Per- and Polyfluoroalkyl Substances (PFAS) in PubChem: 7 Million and Growing
By Emma L. Schymanski, Jian Zhang, Paul A. Thiessen, Parviel Chirsir, Todor Kondic, and Evan E. Bolton*
Environ. Sci. Technol.
October 23, 2023
Per- and polyfluoroalkyl substances (PFAS) are of high concern, with calls to regulate them as a class. In 2021, the Organisation for Economic Co-operation and Development (OECD) revised the definition of PFAS to include any chemical containing at least one saturated CF2 or CF3 moiety. The consequence is that one of the largest open chemical collections, PubChem, with 116 million compounds, now contains over 7 million PFAS under this revised definition.
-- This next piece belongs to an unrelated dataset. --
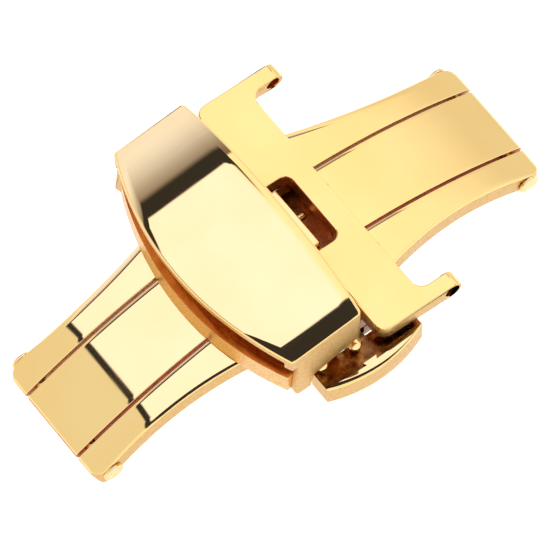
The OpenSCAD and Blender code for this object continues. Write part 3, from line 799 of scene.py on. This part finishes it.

These numbers are several orders of magnitude higher than previously established PFAS lists (typically thousands of entries) and pose an incredible challenge to researchers and computational workflows alike. This article describes a dynamic, openly accessible effort to navigate and explore the >7 million PFAS and >21 million fluorinated compounds (September 2023) in PubChem by establishing the “PFAS and Fluorinated Compounds in PubChem” Classification Browser (or “PubChem PFAS Tree”). A total of 36500 nodes support browsing of the content according to several categories, including classification, structural properties, regulatory status, or presence in existing PFAS suspect lists. Additional annotation and associated data can be used to create subsets (and thus manageable suspect lists or databases) of interest for a wide range of environmental, regulatory, exposomics, and other applications.